Ry Roller rejected the quarantine-on-campus solution, pointing to multiple issues it presented: “One, staffing. RCs and Sodexo staff were expecting a spring break, and trying to schedule them [to work] for that time period would be difficult if not impossible…Two, teachers. They would have to be quarantined…which many would not appreciate, [otherwise] they would be a way for COVID-19 to enter the campus. Three, if they quarantined us on campus after spring break, many people could have gotten infected with COVID-19 over that time period and then the quarantine would just infect more IMSA students with the virus.”
Roller concluded, “Sending us home is the best thing IMSA can do… While I and many others hate it because IMSA was our safe space to be who we are, I understand that this could be a life-or-death situation, and what is happening really has to [happen].”
Online Learning
All learning for the rest of the semester will occur online. Although students don’t yet know exactly how it will work, since online classes won’t begin until Thursday, March 26th, many have opinions about the general concept.
Some students brought up class-specific issues. “I’m really nervous about [the idea of online classes]. I think the chemistry classes will be hard to actually learn because of the labs,” Abigail Light commented.
Others took issue with the idea of online classes in general. One anonymous senior explained, “I’m not keen on the idea of taking online classes under any IMSA teaching method… In general IMSA’s learning system has never been a good fit for me.
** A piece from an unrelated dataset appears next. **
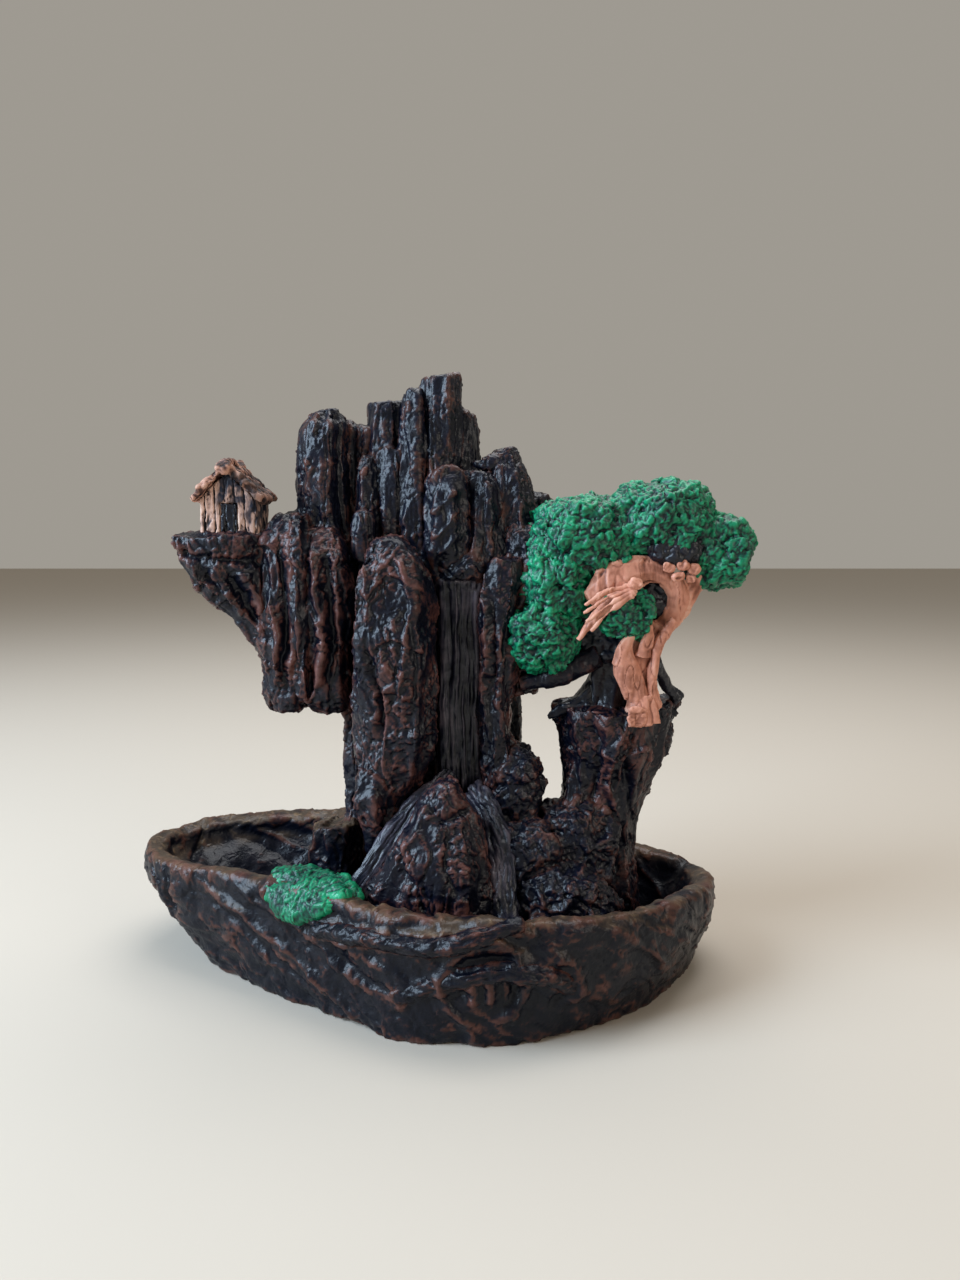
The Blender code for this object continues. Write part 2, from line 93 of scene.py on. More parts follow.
rng = np.random.default_rng(20)
GRADIENTS = rng.normal(size=(256, 3))
GRADIENTS /= np.linalg.norm(GRADIENTS, axis=1)[:, None]
SCATTER = rng.random((256, 3))


def pick(ix, iy, iz, seed):
    """A repeatable number from 0 to 255 for each cell of a lattice."""
    h = (ix * 73856093) ^ (iy * 19349663) ^ (iz * 83492791) ^ (seed * 1013904223)
    h = ((h ^ (h >> 13)) * 1274126177) & 0x7FFFFFFF
    return ((h ^ (h >> 15)) >> 3) & 255


def noise(p, seed=0):
    """Gradient noise, scaled to about -1 to 1, at each row of p."""
    cell = np.floor(p).astype(np.int64)
    f = p - cell
    u = f * f * f * (f * (f * 6 - 15) + 10)
    total = np.zeros(len(p))
    for corner in np.ndindex(2, 2, 2):
        weight = np.prod(np.where(corner, u, 1 - u), axis=1)
        slope = GRADIENTS[pick(*(cell + corner).T, seed)]
        total += weight * ((f - corner) * slope).sum(1)
    return total * 1.6


def fractal(p, octaves, seed=0):
    return sum(noise(p * 2**k, seed + k) / 2**k for k in range(octaves))


def creases(p, octaves, seed=0):
    """Sharp valleys between rounded folds, from about -1 (valley) to 0.4."""
    total = np.zeros(len(p))
    for k in range(octaves):
        fold = np.minimum(np.abs(noise(p * 2**k, seed + k)) * 2.2, 1)
        total += (fold - 0.7) / 1.8**k
    return total


def wander(p, reach, size, seed=0):
    """p moved about by a smooth field, so that what is drawn with it wavers."""
    field = [noise(p / size, seed + 31 * k) for k in range(3)]
    return p + reach * np.stack(field, axis=1)


def near_points(p, seed):
    """For each of the 27 lattice points near each row of p: a random index, and the way to it."""
    cell = np.floor(p).astype(np.int64)
    for shift in np.ndindex(3, 3, 3):
        other = cell + shift - 1
        index = pick(*other.T, seed)
        yield index, p - other - SCATTER[index]


def crumbs(p, seed=0):
    """Round crumbs packed side by side: 1 on top of a crumb, 0 in the crevices between."""
    near = np.full(len(p), np.inf)
    for _, gap in near_points(p, seed):
        near = np.minimum(near, (gap**2).sum(1))
    crumb_radius_squared = 0.62
    return np.sqrt(np.clip(1 - near / crumb_radius_squared, 0, 1))


def facets(p, seed=0, crisp=14.0):
    """Chiselled stone, from about -1 to 1: each cell has a tilted plane of its own."""
    total = np.zeros(len(p))
    weights = np.full(len(p), 1e-9)
    for index, gap in near_points(p, seed):
        weight = np.exp(-crisp * (gap**2).sum(1))
        total += weight * ((gap * GRADIENTS[index]).sum(1) * 1.3 + SCATTER[index, 1] - 0.5)
        weights += weight
    return total / weights * 1.5


def cracks(p, width, seed=0):
    """Thin cracks: -1 along the bottom of each, 0 away from them."""
    return -np.clip(1 - np.abs(noise(p, seed)) / width, 0, 1)


def step(x, low, high):
    """0 below low, 1 above high, and a smooth rise between."""
    t = np.clip((x - low) / (high - low), 0, 1)
    return t * t * (3 - 2 * t)


# ---- drawing on the front with a tool -----------------------------------------------------


def beside_line(p, line):
    """For each (x, z) in p: the distance to a line, the side of it, and the share of its length."""
    line = np.array(line, float)
    spans = np.diff(line, axis=0)
    lengths = np.linalg.norm(spans, axis=1)
    starts = np.concatenate([[0], np.cumsum(lengths)])
    near = np.full(len(p), np.inf)
    side = np.zeros(len(p))
    share = np.zeros(len(p))
    for a, span, length, start in zip(line, spans, lengths, starts):
        t = np.clip((p - a) @ span / length**2, 0, 1)
        gap = p - a - t[:, None] * span
        away = np.linalg.norm(gap, axis=1)
        closer = away < near
        near = np.where(closer, away, near)
        side = np.where(closer, np.sign(span[0] * gap[:, 1] - span[1] * gap[:, 0]), side)
        share = np.where(closer, (start + t * length) / starts[-1], share)
    return near, side, share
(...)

I’ve been homeschooled online before, and it’s not as easy/simple as IMSA is making it out to be.”
Ry Roller concurred, “I feel like some classes will have an easier transition, like Digital Literary Studies, and some will be much harder, like MSI. I think teachers requiring the classes to meet at certain times [synchronous learning] are in for a rude awakening that that won’t work well at all.”
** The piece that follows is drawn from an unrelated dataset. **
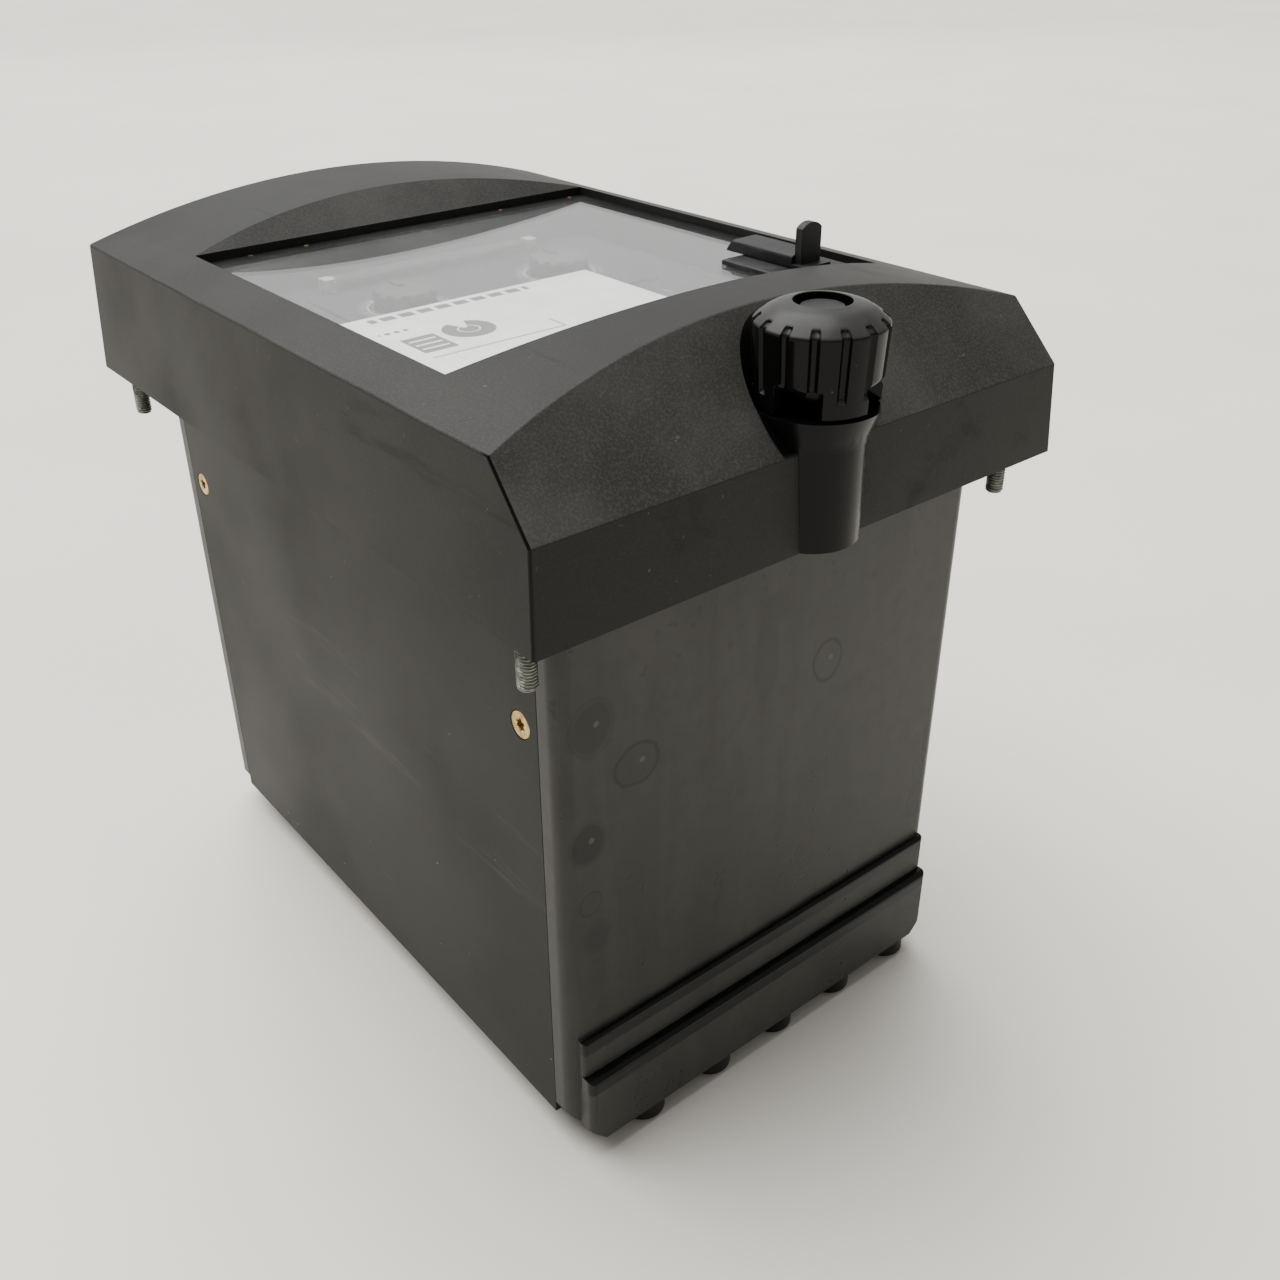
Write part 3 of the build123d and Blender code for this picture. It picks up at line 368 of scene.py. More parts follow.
# ---------------------------------------------------------------- material helpers
class Finish:
    """A new material with one Principled shader, and short ways to add patterns to it."""

    def __init__(self, name, colour, roughness, metallic=0.0, gloss=0.5):
        self.material = bpy.data.materials.new(name)
        self.material.use_nodes = True
        self.tree = self.material.node_tree
        self.shader = self.tree.nodes["Principled BSDF"]
        self.shader.inputs["Base Color"].default_value = (*colour, 1.0)
        self.shader.inputs["Roughness"].default_value = roughness
        self.shader.inputs["Metallic"].default_value = metallic
        self.shader.inputs["Specular IOR Level"].default_value = gloss
        self.place = self.node("ShaderNodeTexCoord").outputs["Object"]

    def node(self, kind, **settings):
        made = self.tree.nodes.new(kind)
        for key, value in settings.items():
            setattr(made, key, value)
        return made

    def feed(self, socket, value):
        """Links a socket, or sets a plain value."""
        if isinstance(value, bpy.types.NodeSocket):
            self.tree.links.new(value, socket)
        else:
            socket.default_value = value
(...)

And Sabrina Meng commented that the virtual learning option “has the potential to work well, but seems very unstructured at the moment. Also, while it might work okay for some classes that are primarily presentation or lecture-based, it’s especially problematic for discussion-based or lab-based classes… And also, tests just don’t seem like they’ll work.”
Going Forward
Some IMSA students have proposed class meetups in centralized Chicagoland locations. Others suggested a massive class reunion in late July or August, hoping the COVID-19 situation will be largely alleviated by then. The general sentiment seems to be that students shouldn’t wait until their last semester of high school to slow down and enjoy the IMSA experience.
“How lucky I am to have something that makes saying goodbye so hard.”